Select each line where the word "materials" appears.

* Start *

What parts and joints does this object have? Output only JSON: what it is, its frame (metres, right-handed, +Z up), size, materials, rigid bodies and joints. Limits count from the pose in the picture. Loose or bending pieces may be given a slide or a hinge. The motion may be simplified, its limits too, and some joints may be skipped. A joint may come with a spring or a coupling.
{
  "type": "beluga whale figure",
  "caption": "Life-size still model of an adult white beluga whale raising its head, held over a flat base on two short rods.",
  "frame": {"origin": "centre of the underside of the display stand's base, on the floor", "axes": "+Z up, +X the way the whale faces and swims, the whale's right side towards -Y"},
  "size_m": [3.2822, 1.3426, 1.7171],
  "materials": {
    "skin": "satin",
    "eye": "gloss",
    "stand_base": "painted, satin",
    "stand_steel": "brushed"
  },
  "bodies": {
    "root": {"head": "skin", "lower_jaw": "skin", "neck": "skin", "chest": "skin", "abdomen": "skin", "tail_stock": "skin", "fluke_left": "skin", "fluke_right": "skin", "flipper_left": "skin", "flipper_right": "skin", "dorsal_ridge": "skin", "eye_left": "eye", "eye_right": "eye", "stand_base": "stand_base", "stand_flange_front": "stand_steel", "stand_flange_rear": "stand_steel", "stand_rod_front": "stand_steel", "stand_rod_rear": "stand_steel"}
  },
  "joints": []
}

* End *

Written response:
What parts and joints does this object have? Output only JSON: what it is, its frame (metres, right-handed, +Z up), size, materials, rigid bodies and joints. Limits count from the pose in the picture. Loose or bending pieces may be given a slide or a hinge. The motion may be simplified, its limits too, and some joints may be skipped. A joint may come with a spring or a coupling.
  "materials": {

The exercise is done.